Hypothesis: If 0.1% of Facebook users were to publish their password to Twitter, Reddit, etc., the resultant damage done to the social network (in the literal sense) would cause Facebook to collapse.
This is something I have considered doing before, but without a network effect it would be ineffectual.
Facebook is very heavy into user login authentication and if they don’t think the person logging into your account is you they will verify with typical 2FA, pictures of your friends, and requesting photo ID (I could be getting the ID request confused with account recovery). I don’t know what the roadmap would look like with a coordinated leak of Facebook accounts but FB’s login security would prevent a lot of shenanigans.
I think it was clear that you want to destroy Facebook.
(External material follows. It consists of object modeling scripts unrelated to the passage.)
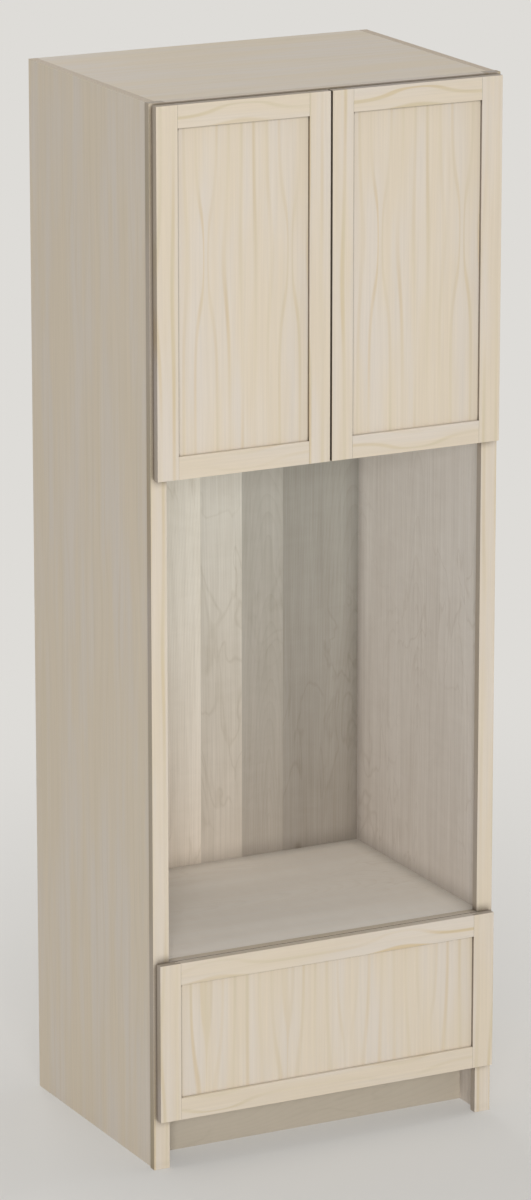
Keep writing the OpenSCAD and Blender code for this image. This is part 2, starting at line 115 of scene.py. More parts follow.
# Light and dark of a veneer, then wood and glue line of a plywood edge.
WALL_VENEER = (linear("#EBE6DF"), linear("#CEC5BA"))
BACK_VENEER = (linear("#FDF9ED"), linear("#DCD5C4"))
DECK_VENEER = (linear("#FDF8F0"), linear("#EAE1D5"))
TOE_VENEER = (linear("#C3B9A9"), linear("#B4AA99"))
BIRCH_VENEER = (linear("#E0D1B5"), linear("#D0BC99"))
MAPLE_PLIES = (linear("#D2C4B2"), linear("#BFAF9A"))
BIRCH_PLIES = (linear("#E2CFAA"), linear("#BFA67C"))
PIN_KNOT = linear("#AE9B80")
POLYURETHANE = (linear("#E9ECEA"), linear("#DADDD8"))

# -------------------- finish and figure

# How far the painted shade of a corner reaches, and how much of it shows on the inside boards.
PANEL_REACH = 7.8 * MM
INSIDE_REACH = 45 * MM
OUTSIDE_REACH = 3 * MM
INSIDE_SHADE = 0.42
# The figure on a sheet's outside is fainter than on solid maple. Faces that turn away
# from the outside by more than EDGE_ON keep the inside veneer.
OUTSIDE_STREAKS = 0.3
EDGE_ON = 0.1
# Turns the painted shade of the flat panels towards their top rails and left stiles.
PANEL_LEAN = (-1.15, 0.0, 0.48)
# Openness is 1 on an open face. The shade is full at the first value and gone at the
# second, or at the third where it leans.
SHADE_FULL = 0.42
SHADE_GONE = 0.97
LEANT_SHADE_GONE = 0.8
# Openness between a face that another piece covers at rest and one in an open corner.
COVERED = (0.05, 0.15)
# Heights between which the painted corner shade sets in over the floor, and the painted shade at
# the foot of the tall sheets fades out.
FLOOR_CLEAR = (4 * MM, 45 * MM)
FOOT_HEIGHTS = (0.47, 1.30)

# A clear matt coat on wood, thin enough to leave the fibre standing.
VARNISH_IOR = 1.5
VARNISH_SHEEN = 0.12
FIBRE_RELIEF = 0.12 * MM
POLYURETHANE_IOR = 1.49

# Rounding: points this near are one, and faces this flat are one, in degrees.
SAME_POINT = 0.005 * MM
FLAT_ANGLE = 0.5
SHARP_ANGLE = 50

# Nearly all of a noise lies in this range, and this is its middle.
NOISE_RANGE = {"From Min": 0.3, "From Max": 0.7}
NOISE_MIDDLE = 0.5

# Rings draw together at a waist, across over WAIST_SHARPNESS of its spacing, and spread
# a little beyond it. WAIST_PAIRING sets waists alternately nearer and further apart.
PINCH = 0.264
WAIST_SHARPNESS = 0.9
WAIST_SWELL = 3.0
SPREAD = 0.7
WAIST_PAIRING = -0.463
STREAK_WANDER = 13 * MM

# Plain-sliced veneer: ring lines, and the height of the arches that they draw.
RING_SPACING = 6 * MM
RING_SHARPNESS = 4.0
ARCH_SLOPE = 0.09
ARCH_HEIGHT = 30 * MM
ARCH_WANDER = 60 * MM
QUILT_LINE = 0.025
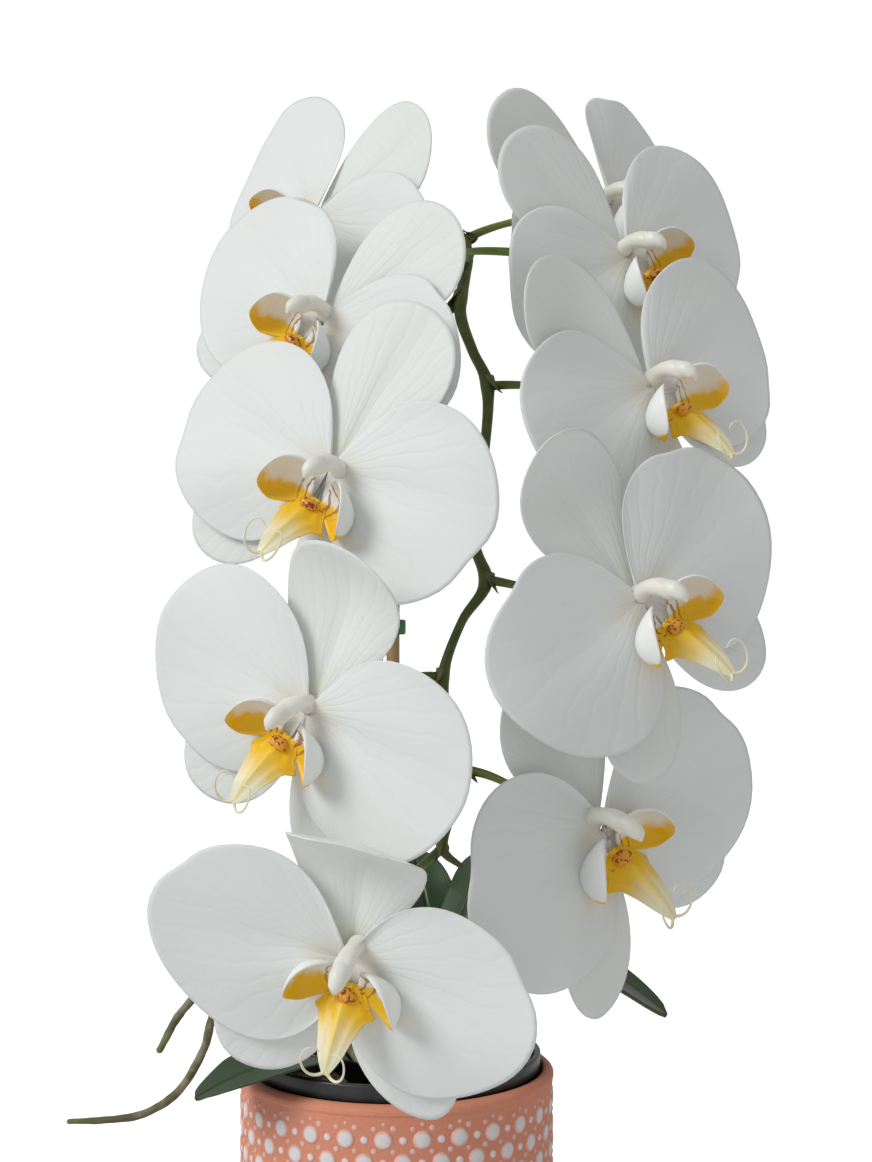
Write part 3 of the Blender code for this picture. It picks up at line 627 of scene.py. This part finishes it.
# ---- Pot, bark, stake, clip ----


def build_cover_pot(clay, glaze):
    """A straight pot with a rounded lip, and rows of raised dots set staggered below a plain band."""
    radius, top = node_box("cover_pot")[1][[0, 2]]
    wall, floor, face = 4.5, 6.0, radius - 0.55
    inner, lip = radius - wall, face + 0.5
    corners = [(0, 0), (face - 2.2, 0), (face, 2.2), (face, top - 4.0), (lip, top - 3.5), (lip, top - 1.6)]
    corners += [(face - 1.4, top), (inner + 0.6, top), (inner, top - 2.2), (inner, floor + 2)]
    corners += [(inner - 3, floor), (0, floor)]
    piece("cover_pot_wall", lathe(rounded(corners, 1.5), 192), clay, ["cover_pot"])
    piece("cover_pot_dots", dots(face, top), glaze, ["cover_pot"])


def dots(face, top):
    """Domes in big, small and tiny sizes, each a cap of two rings that is highest in its middle, with a flat
    back sunk in the wall."""
    rows, around = 13, 27
    places = []
    for row in range(rows):
        z = top - 12.2 - 8.1 * row
        turn_by = 0.5 * (row % 2)
        big = [((k + turn_by) / around, z, 3.6) for k in range(around)]
        small = [((k + turn_by + 0.5) / around, z, 1.6) for k in range(around)]
        tiny = [((k + turn_by + 0.25) / around, z + 4.2, 1.15) for k in range(around)]
        tiny += [((k + turn_by) / around, z + 5.6, 0.8) for k in range(around) if not row]
        tiny += [((k + turn_by + 0.75) / around, z + 4.0, 1.0) for k in range(around)]
        places += big + small + tiny
    share, height, size = np.array(places).T
    ring = np.array([0.0, 0.62, 1.0, 1.0])
    sides = 12
    a = np.arange(sides) * math.tau / sides
    x = (ring[1:, None] * np.cos(a)).ravel()
    y = (ring[1:, None] * np.sin(a)).ravel()
    depth = np.repeat(np.array([0.42, 0.0, -0.5]), sides)
    x, y, depth = (np.append(v, [w, w2]) for v, w, w2 in ((x, 0, 0), (y, 0, 0), (depth, 0.55, -0.5)))
    out = face + depth[None, :] * np.clip(size[:, None] / 2.2, 0.5, 1.0)
    angle = share[:, None] * math.tau + x[None, :] * size[:, None] / face
    level = height[:, None] + y[None, :] * size[:, None]
    points = np.stack([out * np.cos(angle), out * np.sin(angle), level], axis=-1)
    i = np.arange(sides)
    j = (i + 1) % sides
    quads = grid_quads(3, sides, closed=True)
    back = np.stack([i + 2 * sides, j + 2 * sides, np.full(sides, 3 * sides + 1)], 1)
    tris = np.concatenate([np.stack([j, i, np.full(sides, 3 * sides)], 1), back])
    count = len(places)
    step = (np.arange(count) * (3 * sides + 2))[:, None, None]
    flat = points.reshape(-1, 3)
    faces = outward(flat, [(quads[None] + step).reshape(-1, 4), (tris[None] + step).reshape(-1, 3)])
    reach = np.append(np.repeat(ring[1:], sides), [0.0, 1.0])
    grain = np.stack(np.broadcast_arrays(reach[None, :], size[:, None], share[:, None]), axis=-1)
    return flat, faces, grain.reshape(-1, 3)


def build_nursery_pot(finish):
    low, high = node_box("nursery_pot")
    rim, top, foot = high[0], high[2], low[2]
    under = top - 6.5
    corners = [(0, foot), (44.5, foot), (46, foot + 1.5), (52.8, under), (rim - 0.2, under), (rim, top - 0.5)]
    corners += [(rim - 0.7, top), (rim - 2.0, top), (rim - 2.6, top - 1.0), (rim - 2.9, under - 1.5)]
    corners += [(51.4, under - 4), (44.8, foot + 1.5), (0, foot + 1.5)]
    piece("nursery_pot_wall", lathe(rounded(corners, 0.6), 160), finish, ["nursery_pot"])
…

What is not clear is how 0.1% of users publishing their Facebook passwords on Twitter or Reddit would bring about the destruction of Facebook. It looks like[1] Facebook grows by a little over 1% every quarter, so I don't understand why Facebook would collapse if a tiny fraction of their userbase started posting spam. In fact I imagine their existing spam-fighting tools would not have much difficulty handling this kind of thing.
Facebook itself estimates that 5% of its monthly active userbase is made up of spam accounts.
Because a significant portion of Facebook’s value comes from the people who use and post to it. If that can be disrupted in even a small way, then the whole thing comes crashing down.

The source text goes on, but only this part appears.